◆ INSTRUCTION ◆
Copy every line of the records below that holds the word "joints".

── DATA IN THIS EXERCISE ──

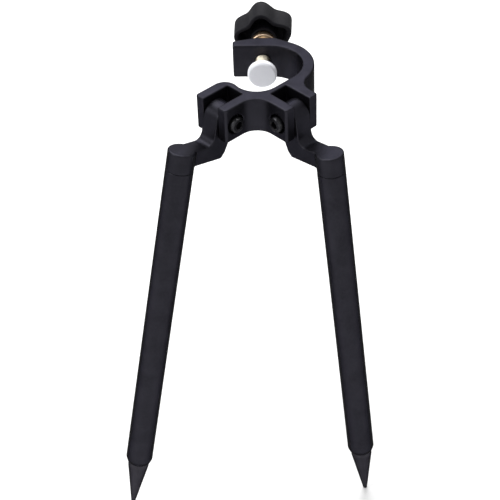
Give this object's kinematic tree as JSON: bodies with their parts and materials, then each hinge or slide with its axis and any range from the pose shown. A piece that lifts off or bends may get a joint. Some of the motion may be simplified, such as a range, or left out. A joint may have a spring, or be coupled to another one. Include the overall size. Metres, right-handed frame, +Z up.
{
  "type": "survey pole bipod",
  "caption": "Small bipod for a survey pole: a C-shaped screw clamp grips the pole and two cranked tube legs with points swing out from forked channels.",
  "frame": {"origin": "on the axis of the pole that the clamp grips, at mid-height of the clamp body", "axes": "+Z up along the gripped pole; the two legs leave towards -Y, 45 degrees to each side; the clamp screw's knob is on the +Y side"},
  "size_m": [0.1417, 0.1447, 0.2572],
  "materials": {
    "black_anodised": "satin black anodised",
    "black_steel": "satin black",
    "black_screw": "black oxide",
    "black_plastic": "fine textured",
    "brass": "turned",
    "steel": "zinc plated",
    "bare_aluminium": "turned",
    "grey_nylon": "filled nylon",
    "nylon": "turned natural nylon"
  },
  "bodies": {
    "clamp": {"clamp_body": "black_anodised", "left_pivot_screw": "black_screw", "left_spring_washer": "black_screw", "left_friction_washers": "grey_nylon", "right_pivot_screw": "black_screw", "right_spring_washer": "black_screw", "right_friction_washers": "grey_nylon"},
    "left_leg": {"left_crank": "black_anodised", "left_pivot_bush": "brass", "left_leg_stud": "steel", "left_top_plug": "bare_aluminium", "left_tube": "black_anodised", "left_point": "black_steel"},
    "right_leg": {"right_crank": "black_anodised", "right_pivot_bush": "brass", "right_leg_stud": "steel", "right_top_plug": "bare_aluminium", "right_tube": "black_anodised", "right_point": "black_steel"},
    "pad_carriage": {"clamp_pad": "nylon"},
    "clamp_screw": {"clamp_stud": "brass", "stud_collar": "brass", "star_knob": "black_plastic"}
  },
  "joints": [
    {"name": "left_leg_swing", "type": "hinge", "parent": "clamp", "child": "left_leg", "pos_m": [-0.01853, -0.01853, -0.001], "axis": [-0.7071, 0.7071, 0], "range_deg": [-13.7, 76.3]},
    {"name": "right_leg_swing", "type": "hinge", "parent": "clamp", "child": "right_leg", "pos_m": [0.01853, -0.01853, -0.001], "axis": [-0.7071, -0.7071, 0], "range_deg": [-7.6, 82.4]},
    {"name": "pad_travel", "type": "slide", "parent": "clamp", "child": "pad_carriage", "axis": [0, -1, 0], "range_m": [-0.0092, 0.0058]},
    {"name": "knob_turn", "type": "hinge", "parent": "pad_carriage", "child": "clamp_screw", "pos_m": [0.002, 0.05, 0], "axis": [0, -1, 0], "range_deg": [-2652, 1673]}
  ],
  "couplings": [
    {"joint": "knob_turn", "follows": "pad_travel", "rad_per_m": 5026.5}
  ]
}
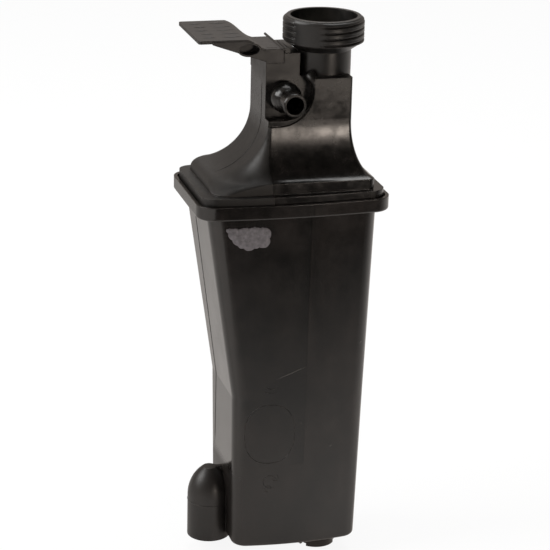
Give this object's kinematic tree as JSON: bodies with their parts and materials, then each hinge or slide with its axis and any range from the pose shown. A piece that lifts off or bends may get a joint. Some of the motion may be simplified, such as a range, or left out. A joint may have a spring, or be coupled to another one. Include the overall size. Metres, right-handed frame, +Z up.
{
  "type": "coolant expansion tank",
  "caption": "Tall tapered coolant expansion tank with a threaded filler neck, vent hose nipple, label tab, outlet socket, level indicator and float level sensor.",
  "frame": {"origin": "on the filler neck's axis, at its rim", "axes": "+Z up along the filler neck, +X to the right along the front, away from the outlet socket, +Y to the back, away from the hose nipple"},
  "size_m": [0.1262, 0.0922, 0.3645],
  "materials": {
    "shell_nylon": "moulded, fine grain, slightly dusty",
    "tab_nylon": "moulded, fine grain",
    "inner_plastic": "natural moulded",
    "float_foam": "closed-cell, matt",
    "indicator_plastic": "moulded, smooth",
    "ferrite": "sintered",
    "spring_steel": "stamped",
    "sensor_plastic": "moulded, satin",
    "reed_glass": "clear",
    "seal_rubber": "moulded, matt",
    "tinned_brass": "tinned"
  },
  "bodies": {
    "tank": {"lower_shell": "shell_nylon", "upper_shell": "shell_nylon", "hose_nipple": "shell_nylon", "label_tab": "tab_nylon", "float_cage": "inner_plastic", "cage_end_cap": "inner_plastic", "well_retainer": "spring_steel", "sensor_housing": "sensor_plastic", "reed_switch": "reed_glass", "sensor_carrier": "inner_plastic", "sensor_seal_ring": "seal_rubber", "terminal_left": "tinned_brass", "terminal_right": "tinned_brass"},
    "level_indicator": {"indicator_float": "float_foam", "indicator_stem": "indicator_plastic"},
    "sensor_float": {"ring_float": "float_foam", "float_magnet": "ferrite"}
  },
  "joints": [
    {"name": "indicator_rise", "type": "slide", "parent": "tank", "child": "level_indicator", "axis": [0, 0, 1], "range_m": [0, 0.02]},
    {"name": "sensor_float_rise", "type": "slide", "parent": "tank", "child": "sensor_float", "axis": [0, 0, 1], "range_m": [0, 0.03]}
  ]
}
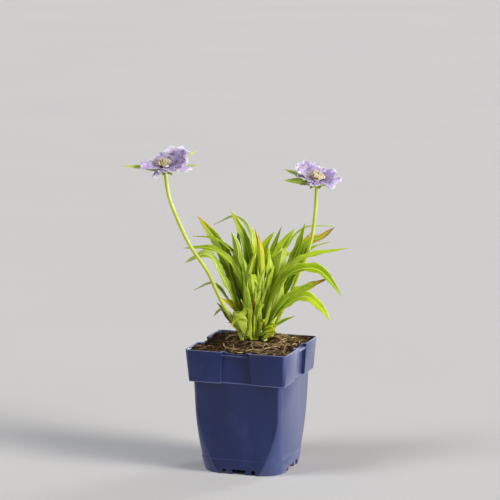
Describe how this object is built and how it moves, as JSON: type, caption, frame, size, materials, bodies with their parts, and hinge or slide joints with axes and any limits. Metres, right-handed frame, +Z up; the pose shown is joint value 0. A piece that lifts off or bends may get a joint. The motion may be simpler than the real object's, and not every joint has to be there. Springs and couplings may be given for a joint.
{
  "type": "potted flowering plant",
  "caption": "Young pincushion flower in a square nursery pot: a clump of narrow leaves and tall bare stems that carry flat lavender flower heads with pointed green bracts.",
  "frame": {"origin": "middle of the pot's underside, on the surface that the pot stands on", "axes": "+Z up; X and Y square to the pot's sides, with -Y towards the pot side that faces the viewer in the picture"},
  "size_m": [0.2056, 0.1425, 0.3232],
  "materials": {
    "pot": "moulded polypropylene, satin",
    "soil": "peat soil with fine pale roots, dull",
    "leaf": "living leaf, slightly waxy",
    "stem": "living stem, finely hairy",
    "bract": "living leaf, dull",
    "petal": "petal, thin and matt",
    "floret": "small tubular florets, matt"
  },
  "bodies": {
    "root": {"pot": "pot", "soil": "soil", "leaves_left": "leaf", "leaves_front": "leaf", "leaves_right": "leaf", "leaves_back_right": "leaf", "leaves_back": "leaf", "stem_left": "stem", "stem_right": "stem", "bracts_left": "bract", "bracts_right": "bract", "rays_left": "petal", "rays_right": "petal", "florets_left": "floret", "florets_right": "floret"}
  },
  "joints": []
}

───

◆ EXERCISE ANSWER ◆
  "joints": [
  "joints": [
Describe how this object is built and how it moves, as JSON: type, caption, frame, size, materials, bodies with their parts, and hinge or slide joints with axes and any limits. Metres, right-handed frame, +Z up; the pose shown is joint value 0. A piece that lifts off or bends may get a joint. The motion may be simpler than the real object's, and not every joint has to be there. Springs and couplings may be given for a joint.
  "joints": []